All gun-type work in the Manhattan Project was directed at the ‘Little Boy’ bomb. ‘Little Boy’ was a development and simplification of the ‘Thin Man’. Like the ‘Thin Man’ bomb, it was to be a gun-type fission weapon. The difference was its explosive power was produced from the nuclear fission of uranium-235, whereas ‘Thin Man’ was based on fission of plutonium-239.

Little Boy unit
‘Little Boy’ unit on trailer cradle in pit, before being loaded into Enola Gay’s bomb-bay

In late 1944, Los Alamos started to move from research to development and bomb production. Increased production at Oak Ridge and Hanford showed promise of enough plutonium and enriched uranium for the bombs.

With the successful Allied landings in France on D-Day, 6 June 1944, the war in Europe appeared to be entering its final phase. Germany was no longer the intended primary target. Intelligence indicated that the German atomic program had not gone beyond the research phase. General Groves and his advisers turned their sights to Japan. The challenge was on, to complete the atomic bomb in time to end the war in the Pacific.

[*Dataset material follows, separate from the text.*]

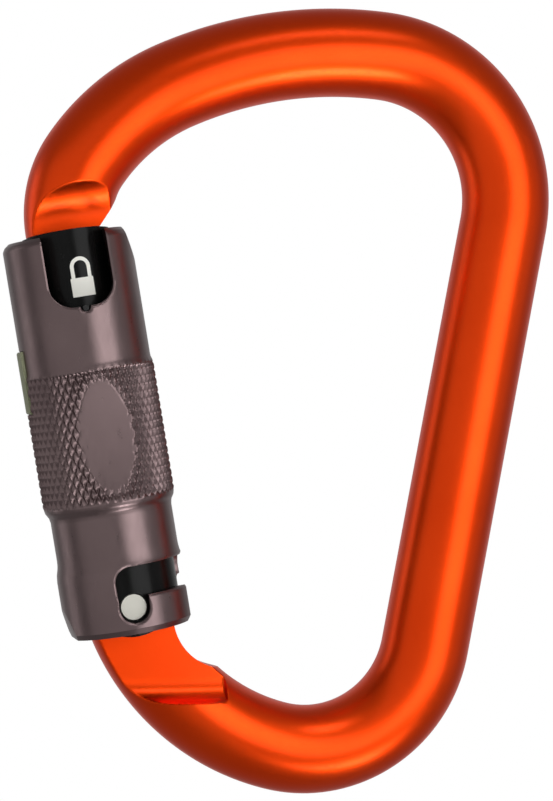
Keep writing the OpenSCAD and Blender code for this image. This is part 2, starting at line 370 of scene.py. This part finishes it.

B Reactor Hanford Washington
B Reactor, Hanford, Washington

In the first few months of 1945 the completion of the bombs started to come together. The project sites of Oak Ridge and Hanford had produced enough enriched uranium and plutonium for one bomb of each type. The bomb designs were being finalised at Los Alamos, and by spring preparations for the testing of the world’s first nuclear weapons had begun.

Many of Britain’s top scientists participated in the British contribution to the Manhattan Project. The British mission assisted in the development of gaseous diffusion technology. Another group, led by Mark Oliphant, who acted as deputy director at the Berkeley Radiation Laboratory, assisted with the electromagnetic separation process. John Cockcroft became the director of the Anglo-Canadian Montreal Laboratory. The British mission to the Los Alamos Laboratory led by James Chadwick, and later Rudolf Peierls, included distinguished scientists such as Geoffrey Taylor, James Tuck, Niels Bohr, William Penney, Otto Frisch, Ernest Titterton and Klaus Fuchs, who was later revealed to be a spy for the Soviet Union.

The Quebec Agreement called for British permission for the use of nuclear weapons against Japan:

Neither country would use them against other countries without consent

James Chadwick was present at the meeting of the Combined Policy Committee, held at the Pentagon in Washington D.C on 4 July 1945. At the meeting Field Marshal Sir Henry Maitland Wilson gave Britain’s agreement to use the atomic bomb against Japan and at the Trinity nuclear test on 16 July, when the first atomic bomb was detonated.